- Pochuta Location in Guatemala
- Coordinates: 14°32′42″N 91°05′20″W﻿ / ﻿14.54500°N 91.08889°W
- Country: Guatemala
- Department: Chimaltenango

Area
- • Total: 49 sq mi (128 km^{2})
- Elevation: 3,005 ft (916 m)

Population (2023)
- • Total: 11,365
- Time zone: UTC+6 (Central Time)

= Pochuta =

Pochuta is a city and a municipality in the Chimaltenango department of Guatemala. It covers an area of approximately 128 km2. As per 2023 estimates, it has a population of about 11,365 inhabitants.

==History==
Pochuta was earlier known as Caprera, and was part of Patzún. Caprera was elevated as a municipality on 6 July 1882, and adopted the name "Pochuta". As an honor to the patron San Miguel, it was known as "San Miguel Pochuta". Pochuta is derived from Nahuatl word "pachut: or "pochotl" meaning "place of thorns".

==Geography==
Pochuta is a municipality in the Chimaltenango Department in Guatemala. It is spread over an area of 128 km2. It borders the municipality of Patzún, Chimaltenango to the north; to the south with the municipalities of Patzún to the north, Patulul to the south, Acatenango and Yepocapa to the east, San Lucas Tolimán to the west.

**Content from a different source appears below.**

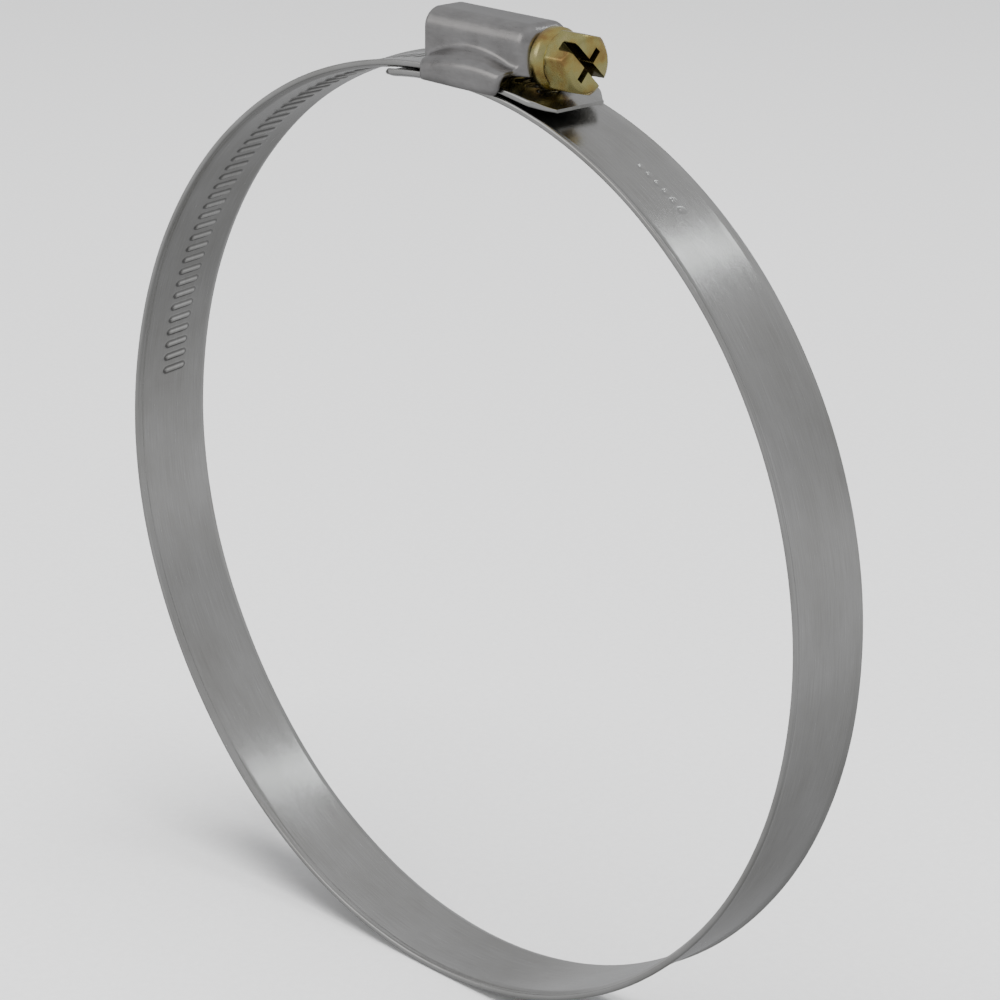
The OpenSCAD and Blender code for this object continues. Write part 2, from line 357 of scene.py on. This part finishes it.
SHEET_T = 0.8                                          # thickness of the pressed sheet
DOME_R = 4.0                                           # half its width; its height over the screw
DOME_BEND = 2.4                                        # rounding of the dome, in section
DOME_LEFT, DOME_RIGHT = 0.55, 1.6                      # rounding of its end walls
FOOT_R, FOOT_Z = 62.42, 62.0                           # where its walls stop, over the band
ROOF_Z, ROOF_FALL = 63.75, 0.6                         # the saddle's roof, and its fall to the ends
ROOF_AT, ROOF_HALF = 6.0, 6.5
ARCH_H, ARCH_AT, ARCH_HALF = 0.95, 3.6, 7.2            # the roof's arch against the dome
ARCH_FADE = (4.0, 6.4)                                 # where it fades, from the middle outwards
LIP_H, LIP_SPAN = 0.2, (11.6, 13.0)                    # lift of the roof at the head's end
SKIRT_Z, BELOW_Z = 59.78, 50.0                         # below the skirts; well below the housing
SADDLE_BEND = 1.45                                     # rounding from roof to skirt
SADDLE_TAPER, TAPER_SPAN = 0.25, (6.0, -2.0)           # how much narrower it is on the left
SADDLE_LEFT = -3.0
SADDLE_RIGHT, RIGHT_Z, RIGHT_SLOPE = 11.5, 60.7, 0.28  # its right edge leans outwards upwards
PLAN_LEFT, PLAN_RIGHT = 2.3, 0.9                       # its corners, seen from above
SIDE_MIDDLE, SIDE_HALF, SIDE_ROUND = 80.0, 20.0, 1.3   # its lower corners, seen from the side
HOLE_R, HOLE_FROM, HOLE_ROUND = 2.3, 12.0, 0.4         # the hole for the screw's neck
GRID_STEP, GRID_MARGIN = 0.15, 0.6                     # of the grid that the surface is found on
SLOPE_STEP = 0.02                                      # over which a field's slope is measured


def rounded_box(a, b, half_a, half_b, corner):
    """Signed distance in two dimensions to a box with rounded corners."""
    da, db = np.abs(a) - (half_a - corner), np.abs(b) - (half_b - corner)
    outside = np.hypot(np.maximum(da, 0), np.maximum(db, 0))
    return outside + np.minimum(np.maximum(da, db), 0) - corner


def soft_union(a, b, k):
    """Smallest of two distances, with a fillet about k wide."""
    h = np.clip(0.5 + 0.5 * (b - a) / k, 0, 1)
    return b + (a - b) * h - k * h * (1 - h)


def soft_cut(a, b, k):
    """Distance a with b taken away, its edge rounded about k wide."""
    return -soft_union(-a, b, k)


def soft_both(a, b, k):
    """Distance to what lies in both, its edge rounded about k wide."""
    return -soft_union(-a, -b, k)


def dome_field(x, y, z, inset):
    """Dome: a barrel over the screw with straight sides below its axis; inset shrinks it."""
    low, high = HOUSING_LOW[0] + inset, HOUSING_HIGH[0] - inset
    centre, half = (low + high) / 2, (high - low) / 2
    reach = DOME_R - inset
    across = rounded_box(y, np.maximum(z - SCREW_Z, 0), reach, reach, DOME_BEND - inset)
    corner = np.where(x < centre, DOME_LEFT, DOME_RIGHT) - 0.5 * inset
    return rounded_box(x - centre, across + DOME_R - inset, half, reach, corner)


def shoulder_z(x, y):
    """Height of the saddle's roof: nearly level along the band, arched up against the dome."""
    level = ROOF_Z - ROOF_FALL * ((x - ROOF_AT) / ROOF_HALF) ** 2
    arch = ARCH_H * np.clip(1 - ((x - ARCH_AT) / ARCH_HALF) ** 2, 0, 1)
    lip = LIP_H * smooth(*LIP_SPAN, x)
    return level + arch * (1 - smooth(*ARCH_FADE, np.abs(y))) + lip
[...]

Located at an elevation of 1810.62 m above sea level, Pochuta has a tropical monsoon climate (Köppen climate classification: Am). The municipality has an average annual temperature of 21.5 C, and receives about 149.25 mm of rainfall annually.

==Demographics==
The municipality had an estimated population of 11,365 inhabitants in 2023. The population consisted of 5,808 males and 5,557 females. About 30.3% of the population was below the age of fourteen, and 5.8% was over the age of 65 years. Majority of the population (51.4%) was classified as urban, while 48.6% lived in rural areas. About 79.5% of the inhabitants were born in the same municipality. Ladinos (72.2%) formed the major ethnic group, with Maya (27.3%) forming a significant minority. The municipality had a literacy rate of 80.0%, and Spanish (85.1%) was the most spoken language.